Tuesday, February 20, 2018

2018 Cruise Post #1 — What's the Word for "Planning and Execution?"

Logistics — the planning and execution of complex operations.
Yes, that's it.
I remember the first time I heard of someone being called a “Manager of Logistics.” I laughed out loud. I considered it a made-up name, along the lines of “Special Projects.” No more. For both professional and personal reasons, I have a profound appreciation for the sound practice of logistics.
For Kim and me, going on a vacation requires planning and execution of complex operations, to say the least.
Lately, we are targeting cruises that depart from ports within driving distance of Portland, Maine. Flying remains an option, but the logistics become more complicated. Royal Caribbean's Anthem of the Seas docks in Bayonne, New Jersey, across the river from Manhattan. The GPS predicted it would take us a little over five hours to get here. But arriving in New York at five o’clock on a Friday added about two hours of lost time in traffic. When we made it to the hotel, we grabbed a late dinner and turned in.
This is our fourth cruise, but it is our first time on the mega-ship Anthem of the Seas. We are two of approximately 4800 vacationers aboard, not to mention 1600 or so crewmembers. Don't get me going on the logistics of operating one of these cruise ships.
I’ve taken to sleeping in my Permobil wheelchair when we go on vacation. It's so comfortable that I have to ask myself why Kim and I, when we are not on vacation, go through the elaborate process of taking me out of it each evening, putting me in bed, and then returning me to the wheelchair the next morning. Seems like nothing more than an unnecessary effort to sleep like normal people
We arrived at the cruise ship terminal well in advance of the 11 o’clock boarding time. It’s situations like this where being a wheelchair user has its advantages. At every turn, workers directed us to secret openings in the queue, wormholes in the space-time continuum. Finally, we were grouped together with all the other disabled people at the front of the line. In fact, I was literally the first guest to board the ship when the big door opened.
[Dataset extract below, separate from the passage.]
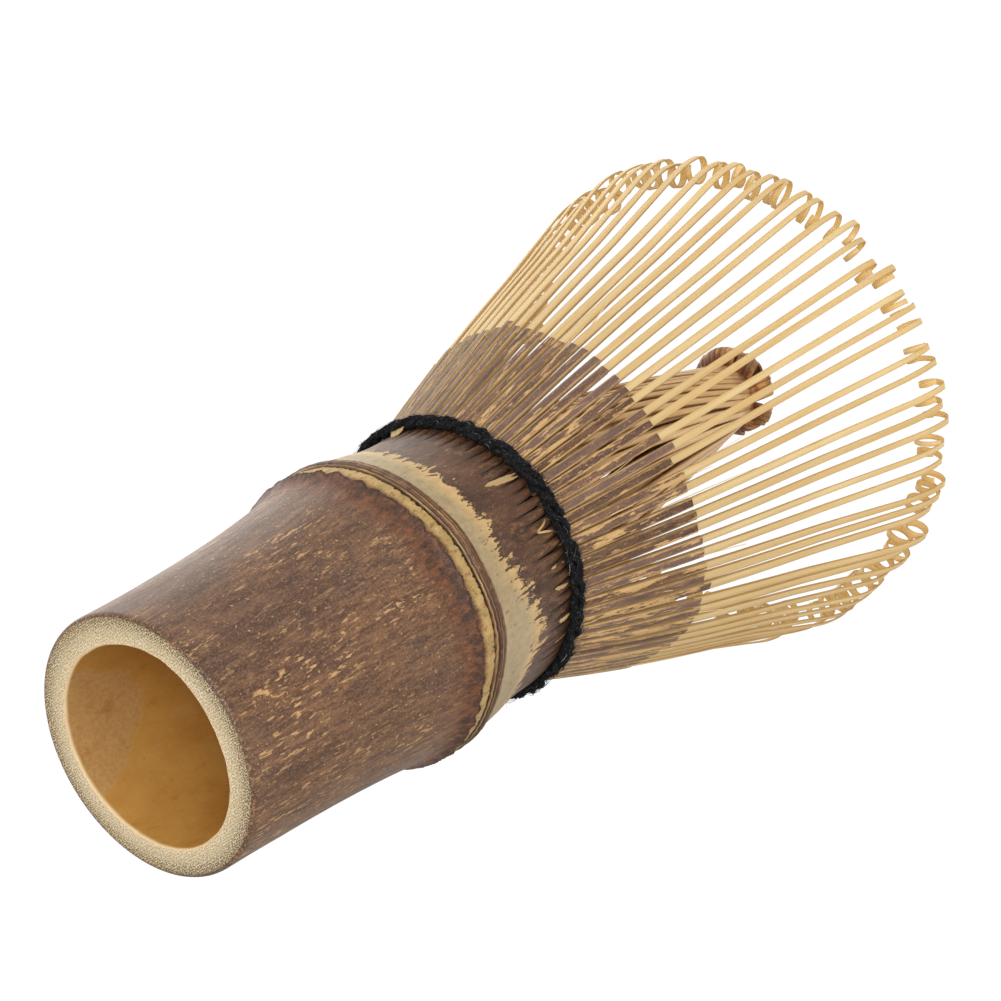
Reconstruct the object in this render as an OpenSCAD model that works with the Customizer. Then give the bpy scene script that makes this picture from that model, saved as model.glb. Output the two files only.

Take that, you healthy, high and mighty walking types.
The next consideration is always the room, and we’ve never been dissatisfied on a cruise ship. Most cabins, other than the high-priced ones, are unbelievably small. The comedian who entertained us on the first night of the cruise joked, “I was taking a shower when I slipped and fell, but luckily the bed was right there to catch me.” The wheelchair accessible cabins, however, resemble a typical hotel room, and at no extra cost. Our cabin on Anthem of The Seas did not disappoint.
Much of what we will do on this cruise is unscripted, unplanned, logistics free. But a few items required signing up and scheduling. And with 4800 competitors for a limited number of slots, Kim and I concentrated on making reservations first. We spent the better part of two hours waiting in lines. I was given no special dispensation in these cases, and I guess I didn’t deserve it. But, soon enough we were signed up for activities, shows, and dinners for the rest of the week.
We enjoyed a 5-star meal in the main dining room on Sunday, the first night, and then we participated in typical evening activities: going to a show, sipping cocktails while watching musicians, and gambling at the casino. Each evening follows this most enjoyable template. 
Watch this space for more updates.


  1. I look forward to your posts, Michigan tech. Smooth sailing/cruising. I am just back from a few days at The Paris in Las Vegas. The sidewalks there are so crowded that it was hard to ride the scooter I rented. I won’t even try to cross the Boulevard again to go to the Velaggio and other hotels across the street. We had fun but traveling sure is getting harder. Maybe I will take a cruise one day.
    Linda Safran

    1. Linda, I enjoy Las Vegas once in a while, but I definitely recommend cruising.

  2. your blog is one of the few internet that stops my day!